Le comic book étant cité par plusieurs créateurs actuels comme une source d'inspiration, le passage au cinéma de Les gardiens initiait son lot de craintes et d'incertitudes. Or, c'est une évidence que la société postmoderne, aux prises avec de graves problèmes identitaires, influence grandement la notion de super-héros pour n'en conserver que le « héros » alcoolique, seul, vieillissant et rejeté. C'est là, dans un élan de génie pur, que s'amorce cette histoire aux thèmes forts, aux questionnements éloquents et aux personnages riches ancrés dans le rêve américain. Et il faut se rendre à l'évidence : Les gardiens, c'était du cinéma avant d'être porté à l'écran, c'était cinématographique avant d'exister sur pellicule.
En 1985, dans une Amérique alternative sur le point de basculer en pleine Troisième Guerre mondiale, le héros déchu Rorschach tente d'aviser ses anciens collègues que l'assassinant du Comédien cache un complot à grande échelle visant à les exterminer. Pendant que le Dr. Manhattan, capable de manipuler les objets selon sa volonté et dernier espoir de l'humanité si la guerre nucléaire est déclenchée, remet en doute son appartenance au genre humain, sa compagne Laurie décide de le quitter pour rejoindre Dan, le Nite Owl à la retraite qui refuse de reprendre du service.
Une fois les premières minutes passées - des minutes explicatives un peu simplistes, par obligation plus que par maladresse - le récit se développe vers une histoire complexe et riche, servie par des thèmes forts sur la paranoïa, la justice et la violence. Si certains messages sont exprimés sans grande subtilité, il n'en demeure pas moins que la finale est d'une grande intelligence, remaniant avec succès les clichés habituels du sacrifice et marquant une profonde connaissance de l'humanité. Les raccourcis forcés pour exprimer en un peu moins de trois heures toute la richesse des personnages - qui ont tous droit, à la manière de Sin City, à leur segment et leur flash-back - sont regrettables mais nécessaires et sont réalisés avec beaucoup de flair par Zack Snyder, dont la démonstration des qualités de plasticien n'est plus à faire. Côté direction d'acteur, cependant, il ne peut faire de miracle et bénéficie grandement du talent de Jackie Earle Haley, Matthew Goode, Billy Crudup et Patrick Wilson. Les femmes, abandonnées, manquent de profondeur.

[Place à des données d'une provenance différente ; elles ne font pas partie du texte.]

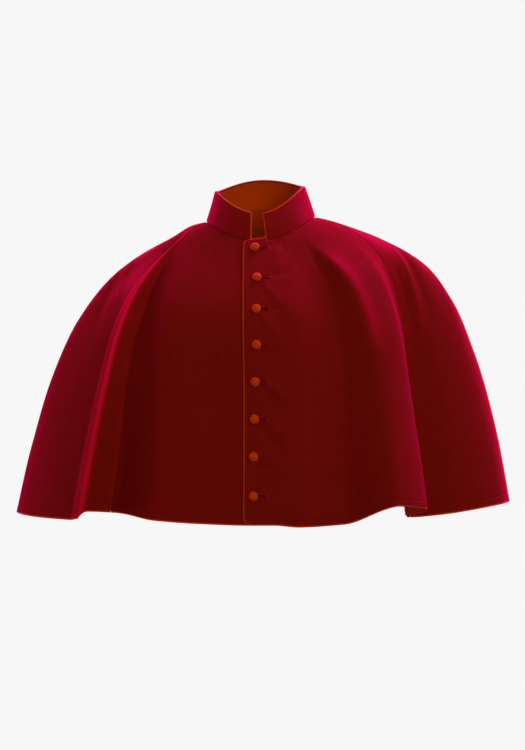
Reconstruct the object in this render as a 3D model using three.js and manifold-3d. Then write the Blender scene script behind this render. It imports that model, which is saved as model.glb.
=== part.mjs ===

Snyder, qui applique la notion « d'univers parallèle » au pied de la lettre, nous le fait voir à travers des lunettes, des vitres et à l'envers, ajoutant au sentiment d'étrangeté d'un film mature, d'un film de super-héros pour adultes qui n'épargne rien ni personne et qui, dans sa description particulièrement juste de l'humanité, rappelle Les fils de l'homme. Violence et sexe sont montrés sans pudeur puérile, même si Snyder a déjà été plus méticuleux (dans 300, en particulier).
On pourra lancer à Les gardiens à peu près toutes les insultes : prétentieux! complexe! brouillon! Et en effet, le film ne sera pas aussi unanime que Le chevalier noir. Il n'en demeure pas moins qu'il s'agit d'une oeuvre poussant jusqu'à ses extrêmes retranchements la notion de divertissement et qui est réservée à ceux qui ne s'en contentent pas.
Et il faut se rendre à l'évidence : Les gardiens, c'était du cinéma avant d'être porté à l'écran, c'était cinématographique avant d'exister sur pellicule.